Possibly the cheapest and simplest option I found available. Most computers come with CD and/or DVD burning capabilities. All you supply is the blank disks.

Pros: Fairly cheap, easy (you can google instructions for your operating system)

Cons: You have to store the disks, preferably off-site to avoid natural disaster and accidental damage. CDs and DVDs can lose data too. Scratches and age can make them unreadable. Most importantly, you have to remember and make time to back up your files. I can’t even imagine backing up your entire system this way.

Thumb-Drives or USB Flash Drives

These can run anywhere from a few dollars to hundreds of dollars depending on how much capacity you want.

Pros: As solid state drives these are less susceptible to crash. In fact, I don’t know if you can crash a flash drive. They can still be corrupted I think and you would still need to be careful when formatting.

Cons: They are small, which could also be a pro, but for me would be a con – I’d lose them! They also don’t currently have the capacity to back-up a full system, at least not affordably. That could change as solid state drives gain in popularity and ease of use. You need to remember to use them and store them off-site.

External Hard Drive

Slightly (or way) more expensive than CDs or DVDs. Still fairly easy to manage.

Pros: You can buy enough storage to greatly expand your hard drive capacity and make a back-up of your entire system. Some EHDs offer software to manage automatic back-ups of your data.
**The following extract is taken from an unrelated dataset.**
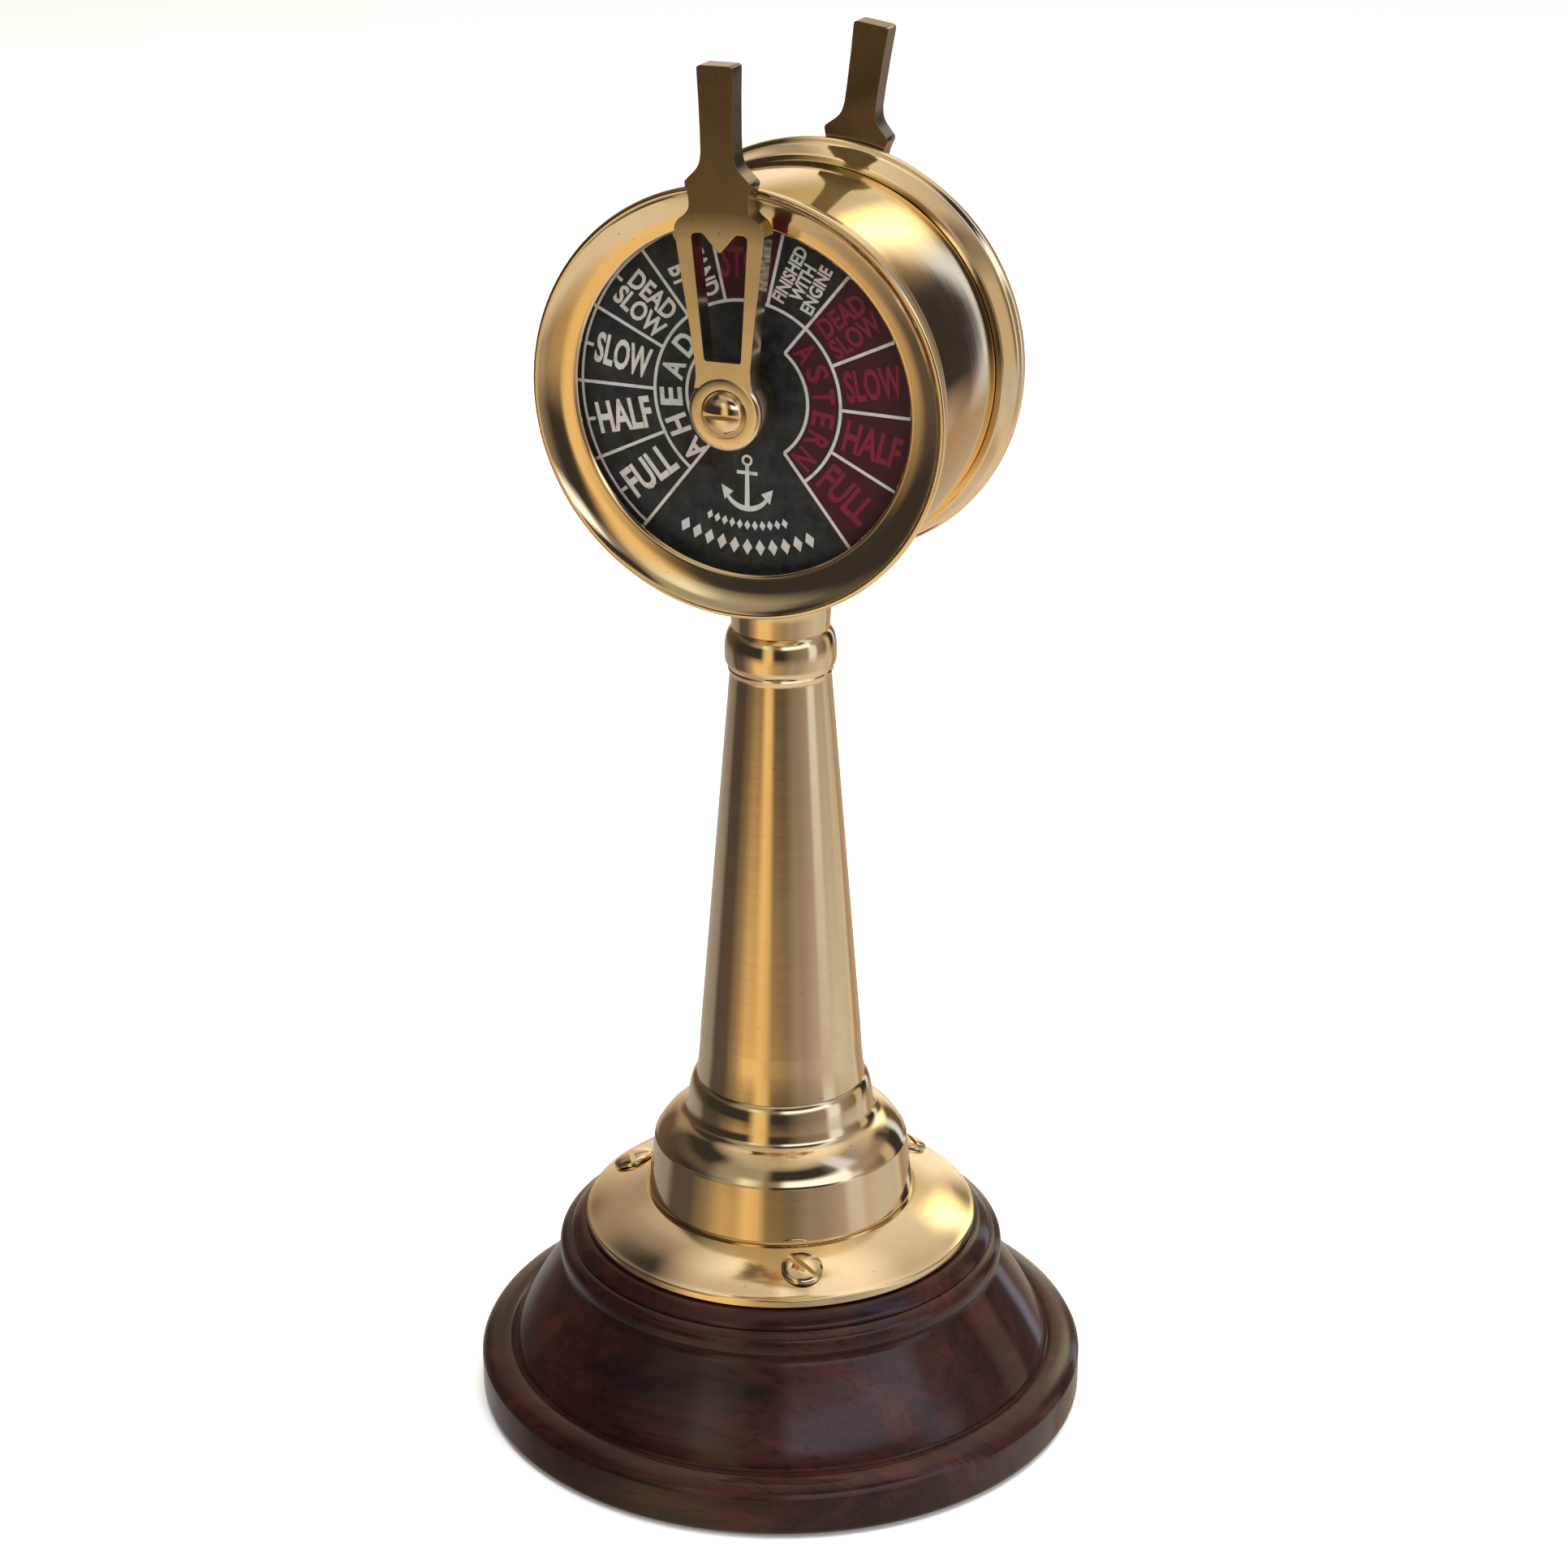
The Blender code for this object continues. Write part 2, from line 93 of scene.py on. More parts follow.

If you are a Mac user some drives can be used for Time Machine back-ups.

Cons: Can be expensive, depending on how much storage you want or need. Will need to be stored off-site to avoid damage or disaster. Susceptible to anything that would negatively affect a hard drive.

Off-site Back-up

Sites like Crashplan, Mozy, Carbonite, My Other Drive and more offer storage space for your files on their servers.

Pros: They’re housing your data away from your house – so no risk of fire, flood or dropped media. Some offer automatic back-up that runs quietly in the background on your system.

Cons: Can be expensive. Some require manual uploads. Backing up an entire system can take days or weeks even. Some only allow the back up of one computer, or won’t back-up an EHD.

How I Protect My Data

Knowing my options led to some digital soul-searching and number-crunching. I didn’t want to become ultra-paranoid, but I needed a plan. I didn’t want to break the bank, but I felt that keeping my photos and files safe was worth some expense.

I decided to use a couple of different options to protect my digital files. My first line of defense is an EHD. My old Western Digital MyBook was a 500 GB drive (RIP) and it  housed important files, archived digi-scrap supplies and back-ups of my photos. My new Western Digital My Passport Studio 1 TB drive is a complete system back-up utilizing Time Machine. It will also house some archived data once I start cleaning up my laptop hard drive.

I also use My Other Drive to host an online back-up of important files and photos. I have the 500GB plan and so far, so good. I have found their set-up easy and fairly quick. I can usually upload a month’s worth of photos in a few hours overnight. Downloads of individual files have been pretty simple and fast as well.

On the first of every month I back-up all of my photos from the previous month to both the EHD and My Other Drive. I also scan the files and any other data I have on my computer and decide if any of that needs to be backed up. I upload all of my scrapbook pages to Persnickety Prints as well as My Other Drive. I have a repeating calendar reminder that pops up and tells me to do this, so at any given time I am only in danger of losing a month of photos if my laptop dies. Knowing this, I also occasionally upload my photos after a event when I have taken lots of pictures! Simplifying my system saved me a lot of heartache!

Having a redundant back-up is why I did not shed a tear when my EHD crashed this week. I just unplugged it and began looking for a new drive. It was that simple because I had a plan.

*Please note: I am no I.T. Expert, nor do I play one online. This information is just my own opinion and my own plan.